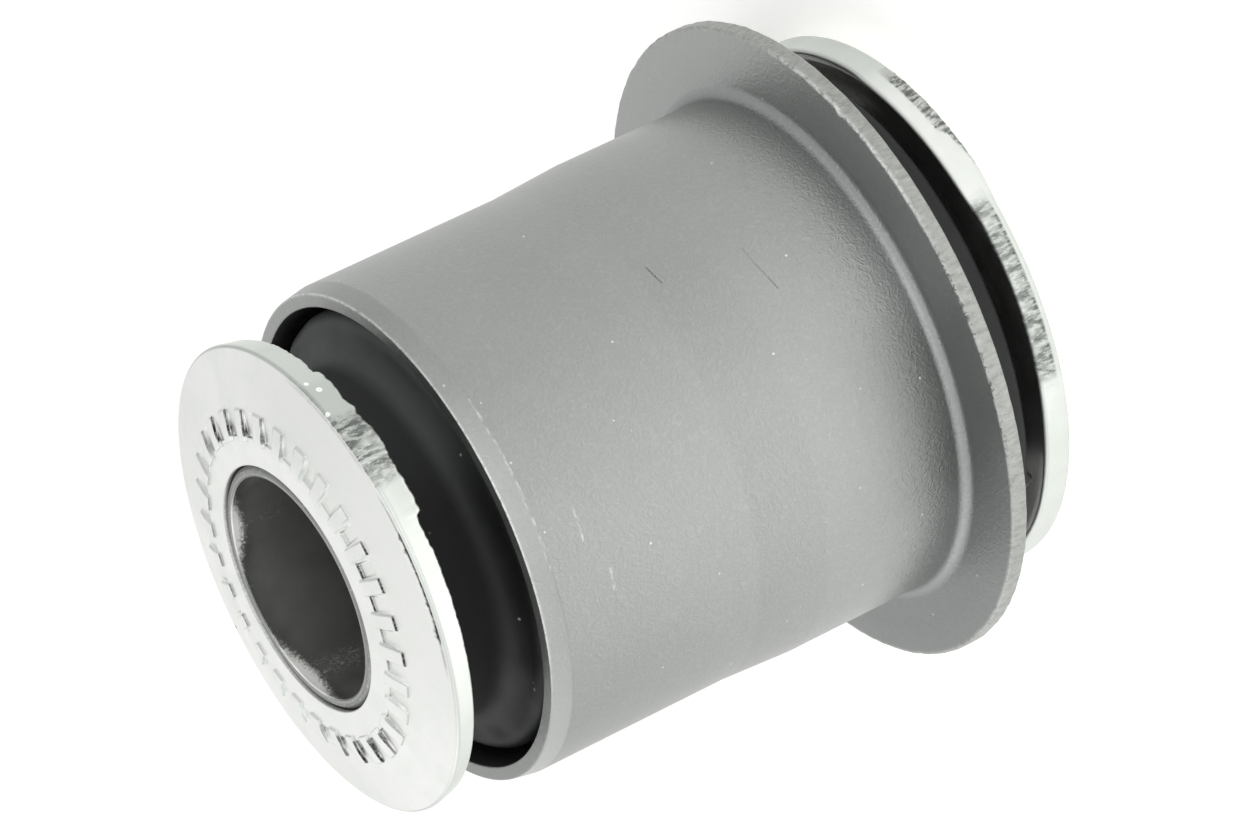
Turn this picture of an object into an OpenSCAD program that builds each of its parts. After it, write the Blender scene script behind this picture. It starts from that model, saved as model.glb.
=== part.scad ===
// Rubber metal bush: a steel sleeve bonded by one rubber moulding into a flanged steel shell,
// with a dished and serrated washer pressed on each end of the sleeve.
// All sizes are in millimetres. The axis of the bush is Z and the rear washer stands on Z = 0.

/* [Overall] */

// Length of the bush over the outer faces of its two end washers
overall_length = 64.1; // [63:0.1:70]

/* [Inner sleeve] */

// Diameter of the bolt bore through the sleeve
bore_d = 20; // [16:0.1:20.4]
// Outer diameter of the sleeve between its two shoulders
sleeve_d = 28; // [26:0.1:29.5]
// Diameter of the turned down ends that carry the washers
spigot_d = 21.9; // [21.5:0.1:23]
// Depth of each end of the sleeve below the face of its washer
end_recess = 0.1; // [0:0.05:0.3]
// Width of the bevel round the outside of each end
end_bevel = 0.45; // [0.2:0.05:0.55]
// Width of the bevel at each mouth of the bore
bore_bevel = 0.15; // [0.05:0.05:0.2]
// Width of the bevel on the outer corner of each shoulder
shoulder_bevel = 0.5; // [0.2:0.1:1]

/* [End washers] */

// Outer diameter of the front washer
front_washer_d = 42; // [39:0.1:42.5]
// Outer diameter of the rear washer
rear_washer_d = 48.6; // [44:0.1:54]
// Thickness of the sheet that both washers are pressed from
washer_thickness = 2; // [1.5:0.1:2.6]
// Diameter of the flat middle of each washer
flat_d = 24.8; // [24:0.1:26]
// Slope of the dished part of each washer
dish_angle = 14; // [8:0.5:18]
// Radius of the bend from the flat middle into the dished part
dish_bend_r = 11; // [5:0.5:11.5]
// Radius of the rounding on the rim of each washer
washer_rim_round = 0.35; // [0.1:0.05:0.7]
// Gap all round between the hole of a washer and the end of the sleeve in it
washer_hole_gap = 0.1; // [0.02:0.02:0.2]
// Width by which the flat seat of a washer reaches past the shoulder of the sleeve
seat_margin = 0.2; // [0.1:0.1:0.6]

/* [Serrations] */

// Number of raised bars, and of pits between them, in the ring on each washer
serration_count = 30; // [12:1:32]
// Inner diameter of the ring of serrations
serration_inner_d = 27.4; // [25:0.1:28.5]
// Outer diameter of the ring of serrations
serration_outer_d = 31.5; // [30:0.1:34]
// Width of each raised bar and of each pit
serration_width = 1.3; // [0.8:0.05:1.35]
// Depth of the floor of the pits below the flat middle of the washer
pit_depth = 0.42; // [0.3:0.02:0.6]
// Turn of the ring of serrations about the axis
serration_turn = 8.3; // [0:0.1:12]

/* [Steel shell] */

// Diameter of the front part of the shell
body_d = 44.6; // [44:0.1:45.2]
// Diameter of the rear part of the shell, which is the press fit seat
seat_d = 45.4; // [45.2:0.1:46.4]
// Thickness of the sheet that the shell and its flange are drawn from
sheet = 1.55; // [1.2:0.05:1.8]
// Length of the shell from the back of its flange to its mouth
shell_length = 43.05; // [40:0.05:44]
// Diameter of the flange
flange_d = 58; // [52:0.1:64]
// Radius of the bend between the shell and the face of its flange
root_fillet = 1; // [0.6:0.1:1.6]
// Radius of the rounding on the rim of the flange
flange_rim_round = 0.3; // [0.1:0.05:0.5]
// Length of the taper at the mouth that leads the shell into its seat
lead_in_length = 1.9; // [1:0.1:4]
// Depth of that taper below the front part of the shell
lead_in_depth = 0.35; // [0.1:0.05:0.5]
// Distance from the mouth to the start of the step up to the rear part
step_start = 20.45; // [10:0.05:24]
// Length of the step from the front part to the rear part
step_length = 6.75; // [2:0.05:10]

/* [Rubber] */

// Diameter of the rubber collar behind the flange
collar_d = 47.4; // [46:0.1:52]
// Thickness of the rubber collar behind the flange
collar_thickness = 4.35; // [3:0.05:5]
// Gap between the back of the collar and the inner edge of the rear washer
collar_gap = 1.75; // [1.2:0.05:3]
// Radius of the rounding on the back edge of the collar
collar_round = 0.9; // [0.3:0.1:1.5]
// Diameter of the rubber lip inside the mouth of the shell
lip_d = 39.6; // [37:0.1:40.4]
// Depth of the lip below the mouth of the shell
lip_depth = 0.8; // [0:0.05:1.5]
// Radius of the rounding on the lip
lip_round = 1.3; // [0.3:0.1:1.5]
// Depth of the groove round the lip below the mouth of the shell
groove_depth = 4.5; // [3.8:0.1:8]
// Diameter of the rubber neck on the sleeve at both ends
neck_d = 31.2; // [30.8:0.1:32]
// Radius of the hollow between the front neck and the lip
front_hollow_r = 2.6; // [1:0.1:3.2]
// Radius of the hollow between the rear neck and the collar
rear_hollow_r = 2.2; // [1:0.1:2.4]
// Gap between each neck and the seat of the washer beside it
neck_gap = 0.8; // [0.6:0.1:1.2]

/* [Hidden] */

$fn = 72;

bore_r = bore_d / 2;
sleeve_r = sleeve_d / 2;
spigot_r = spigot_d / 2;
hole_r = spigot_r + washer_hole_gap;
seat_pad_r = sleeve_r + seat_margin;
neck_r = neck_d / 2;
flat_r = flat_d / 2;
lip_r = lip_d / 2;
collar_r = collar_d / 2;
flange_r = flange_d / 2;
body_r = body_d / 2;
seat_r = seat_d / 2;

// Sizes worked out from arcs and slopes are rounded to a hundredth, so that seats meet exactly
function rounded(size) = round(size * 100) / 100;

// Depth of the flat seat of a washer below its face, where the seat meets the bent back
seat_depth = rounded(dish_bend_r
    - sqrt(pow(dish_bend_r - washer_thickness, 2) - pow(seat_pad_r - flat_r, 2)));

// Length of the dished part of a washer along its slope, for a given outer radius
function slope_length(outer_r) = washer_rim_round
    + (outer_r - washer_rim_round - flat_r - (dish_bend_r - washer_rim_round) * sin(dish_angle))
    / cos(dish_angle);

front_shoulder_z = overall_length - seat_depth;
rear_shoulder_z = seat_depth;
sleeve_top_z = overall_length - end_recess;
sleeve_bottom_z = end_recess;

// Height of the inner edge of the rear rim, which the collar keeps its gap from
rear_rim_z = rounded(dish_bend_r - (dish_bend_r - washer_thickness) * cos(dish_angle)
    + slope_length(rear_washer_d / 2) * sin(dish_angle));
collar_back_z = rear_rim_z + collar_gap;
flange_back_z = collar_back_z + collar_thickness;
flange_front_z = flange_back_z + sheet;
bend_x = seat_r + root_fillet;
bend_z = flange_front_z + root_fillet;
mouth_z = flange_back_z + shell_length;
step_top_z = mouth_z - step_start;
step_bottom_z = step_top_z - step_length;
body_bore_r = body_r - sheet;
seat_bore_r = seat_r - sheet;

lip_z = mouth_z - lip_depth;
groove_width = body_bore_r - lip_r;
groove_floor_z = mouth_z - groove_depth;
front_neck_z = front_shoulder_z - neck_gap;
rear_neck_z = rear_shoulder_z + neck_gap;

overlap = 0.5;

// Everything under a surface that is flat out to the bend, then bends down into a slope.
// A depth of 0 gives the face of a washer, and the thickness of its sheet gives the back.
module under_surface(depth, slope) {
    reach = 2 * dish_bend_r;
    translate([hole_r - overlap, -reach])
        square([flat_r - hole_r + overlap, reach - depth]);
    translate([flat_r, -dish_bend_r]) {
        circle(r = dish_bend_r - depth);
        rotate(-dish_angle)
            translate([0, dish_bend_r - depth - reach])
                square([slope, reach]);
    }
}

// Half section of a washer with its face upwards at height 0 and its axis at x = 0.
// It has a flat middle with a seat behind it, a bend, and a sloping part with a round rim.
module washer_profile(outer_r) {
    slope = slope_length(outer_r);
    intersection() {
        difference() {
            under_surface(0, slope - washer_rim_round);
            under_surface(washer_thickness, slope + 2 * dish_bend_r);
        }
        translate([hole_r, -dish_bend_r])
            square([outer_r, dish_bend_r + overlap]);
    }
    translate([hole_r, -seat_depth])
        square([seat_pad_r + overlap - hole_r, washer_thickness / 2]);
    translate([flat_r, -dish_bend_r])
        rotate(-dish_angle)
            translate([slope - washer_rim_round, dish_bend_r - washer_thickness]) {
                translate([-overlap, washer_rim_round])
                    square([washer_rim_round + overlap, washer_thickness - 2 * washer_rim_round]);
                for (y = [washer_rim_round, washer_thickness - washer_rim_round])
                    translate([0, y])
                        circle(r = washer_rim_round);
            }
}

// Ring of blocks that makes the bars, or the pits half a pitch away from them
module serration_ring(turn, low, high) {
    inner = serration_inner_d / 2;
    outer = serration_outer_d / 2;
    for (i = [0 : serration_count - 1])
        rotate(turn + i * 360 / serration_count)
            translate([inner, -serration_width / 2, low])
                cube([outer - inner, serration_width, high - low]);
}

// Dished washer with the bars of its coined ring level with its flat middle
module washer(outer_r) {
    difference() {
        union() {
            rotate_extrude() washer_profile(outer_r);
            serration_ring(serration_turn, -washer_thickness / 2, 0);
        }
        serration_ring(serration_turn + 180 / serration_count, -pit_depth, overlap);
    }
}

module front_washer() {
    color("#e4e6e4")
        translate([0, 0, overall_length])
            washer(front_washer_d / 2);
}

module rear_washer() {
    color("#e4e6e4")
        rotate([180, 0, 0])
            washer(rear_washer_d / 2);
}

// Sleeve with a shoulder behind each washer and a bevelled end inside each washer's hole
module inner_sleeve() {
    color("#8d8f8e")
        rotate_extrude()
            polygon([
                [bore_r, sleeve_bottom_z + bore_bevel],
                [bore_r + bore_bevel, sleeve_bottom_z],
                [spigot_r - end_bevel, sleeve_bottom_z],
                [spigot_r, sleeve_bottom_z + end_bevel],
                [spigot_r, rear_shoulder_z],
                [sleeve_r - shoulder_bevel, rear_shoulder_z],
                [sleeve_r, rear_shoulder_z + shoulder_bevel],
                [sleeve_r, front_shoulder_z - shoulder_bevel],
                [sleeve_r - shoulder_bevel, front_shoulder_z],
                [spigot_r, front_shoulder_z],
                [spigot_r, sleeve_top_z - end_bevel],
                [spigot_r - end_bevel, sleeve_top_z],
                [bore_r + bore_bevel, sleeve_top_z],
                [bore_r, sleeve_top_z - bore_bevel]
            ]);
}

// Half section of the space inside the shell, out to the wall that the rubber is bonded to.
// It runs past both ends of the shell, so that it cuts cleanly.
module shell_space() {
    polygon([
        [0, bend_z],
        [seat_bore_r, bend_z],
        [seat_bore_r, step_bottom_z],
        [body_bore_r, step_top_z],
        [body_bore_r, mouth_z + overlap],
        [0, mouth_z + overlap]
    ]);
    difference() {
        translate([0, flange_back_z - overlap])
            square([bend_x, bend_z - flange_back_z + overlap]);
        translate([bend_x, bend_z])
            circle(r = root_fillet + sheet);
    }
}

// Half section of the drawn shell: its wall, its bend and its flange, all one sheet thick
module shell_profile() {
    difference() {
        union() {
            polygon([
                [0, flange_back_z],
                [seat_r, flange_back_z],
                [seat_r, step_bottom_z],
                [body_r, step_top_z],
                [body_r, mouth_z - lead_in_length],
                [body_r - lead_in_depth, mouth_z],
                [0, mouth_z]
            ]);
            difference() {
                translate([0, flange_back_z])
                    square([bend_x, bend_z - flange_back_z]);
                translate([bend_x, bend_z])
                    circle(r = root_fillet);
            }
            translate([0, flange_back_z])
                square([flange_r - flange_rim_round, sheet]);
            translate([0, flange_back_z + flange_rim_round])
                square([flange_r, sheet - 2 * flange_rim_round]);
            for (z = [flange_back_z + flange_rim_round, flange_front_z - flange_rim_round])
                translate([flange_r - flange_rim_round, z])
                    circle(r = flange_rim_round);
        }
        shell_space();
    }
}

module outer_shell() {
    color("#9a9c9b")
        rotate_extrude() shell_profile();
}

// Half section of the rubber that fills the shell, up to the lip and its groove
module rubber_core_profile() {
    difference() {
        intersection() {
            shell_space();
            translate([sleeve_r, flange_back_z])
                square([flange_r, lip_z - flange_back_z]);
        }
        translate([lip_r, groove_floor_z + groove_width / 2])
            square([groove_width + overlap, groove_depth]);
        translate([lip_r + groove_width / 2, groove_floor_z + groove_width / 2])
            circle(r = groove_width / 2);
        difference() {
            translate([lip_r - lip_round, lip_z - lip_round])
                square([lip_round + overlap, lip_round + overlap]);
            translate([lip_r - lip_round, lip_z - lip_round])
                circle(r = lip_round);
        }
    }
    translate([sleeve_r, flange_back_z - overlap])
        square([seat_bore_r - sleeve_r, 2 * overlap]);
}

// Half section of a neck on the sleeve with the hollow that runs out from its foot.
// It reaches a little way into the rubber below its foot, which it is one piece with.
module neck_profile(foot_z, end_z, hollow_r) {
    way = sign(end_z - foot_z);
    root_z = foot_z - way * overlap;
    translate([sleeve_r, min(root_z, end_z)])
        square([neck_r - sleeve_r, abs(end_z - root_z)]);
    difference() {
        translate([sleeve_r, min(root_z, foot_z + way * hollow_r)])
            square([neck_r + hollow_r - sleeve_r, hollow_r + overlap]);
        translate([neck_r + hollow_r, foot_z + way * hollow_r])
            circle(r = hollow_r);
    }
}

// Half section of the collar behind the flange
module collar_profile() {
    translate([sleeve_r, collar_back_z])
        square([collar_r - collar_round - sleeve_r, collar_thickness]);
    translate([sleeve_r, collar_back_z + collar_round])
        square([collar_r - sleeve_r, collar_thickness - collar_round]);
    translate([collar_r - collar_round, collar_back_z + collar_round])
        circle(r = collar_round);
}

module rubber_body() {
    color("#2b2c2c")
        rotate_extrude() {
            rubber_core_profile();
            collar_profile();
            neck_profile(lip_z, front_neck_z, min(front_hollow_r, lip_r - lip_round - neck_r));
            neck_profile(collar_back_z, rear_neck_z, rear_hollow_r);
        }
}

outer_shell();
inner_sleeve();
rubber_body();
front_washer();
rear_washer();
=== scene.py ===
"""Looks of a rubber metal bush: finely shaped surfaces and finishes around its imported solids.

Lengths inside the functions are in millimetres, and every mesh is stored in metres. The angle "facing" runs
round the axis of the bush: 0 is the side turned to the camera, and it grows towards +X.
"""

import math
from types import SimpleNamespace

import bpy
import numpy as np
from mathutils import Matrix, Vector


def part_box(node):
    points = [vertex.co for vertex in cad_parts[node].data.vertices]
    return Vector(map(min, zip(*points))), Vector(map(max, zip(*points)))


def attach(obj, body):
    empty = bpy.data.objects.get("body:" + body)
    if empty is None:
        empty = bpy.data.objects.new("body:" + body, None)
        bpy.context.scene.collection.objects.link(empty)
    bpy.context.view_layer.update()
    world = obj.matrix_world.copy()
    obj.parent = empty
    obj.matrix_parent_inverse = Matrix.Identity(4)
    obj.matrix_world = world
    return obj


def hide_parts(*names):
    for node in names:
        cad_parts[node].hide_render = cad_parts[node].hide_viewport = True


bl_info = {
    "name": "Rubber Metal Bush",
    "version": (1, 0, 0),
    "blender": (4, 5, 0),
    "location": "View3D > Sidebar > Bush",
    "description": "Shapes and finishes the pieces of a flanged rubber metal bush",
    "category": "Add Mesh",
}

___

▶ **Stated exercise**
Repeat, exactly as they stand above, the lines from the line with "the collar behind the flange" to the line with "points = [vertex.co", both lines included.

▶ **Expected answer**
// Half section of the collar behind the flange
module collar_profile() {
    translate([sleeve_r, collar_back_z])
        square([collar_r - collar_round - sleeve_r, collar_thickness]);
    translate([sleeve_r, collar_back_z + collar_round])
        square([collar_r - sleeve_r, collar_thickness - collar_round]);
    translate([collar_r - collar_round, collar_back_z + collar_round])
        circle(r = collar_round);
}

module rubber_body() {
    color("#2b2c2c")
        rotate_extrude() {
            rubber_core_profile();
            collar_profile();
            neck_profile(lip_z, front_neck_z, min(front_hollow_r, lip_r - lip_round - neck_r));
            neck_profile(collar_back_z, rear_neck_z, rear_hollow_r);
        }
}

outer_shell();
inner_sleeve();
rubber_body();
front_washer();
rear_washer();
=== scene.py ===
"""Looks of a rubber metal bush: finely shaped surfaces and finishes around its imported solids.

Lengths inside the functions are in millimetres, and every mesh is stored in metres. The angle "facing" runs
round the axis of the bush: 0 is the side turned to the camera, and it grows towards +X.
"""

import math
from types import SimpleNamespace

import bpy
import numpy as np
from mathutils import Matrix, Vector


def part_box(node):
    points = [vertex.co for vertex in cad_parts[node].data.vertices]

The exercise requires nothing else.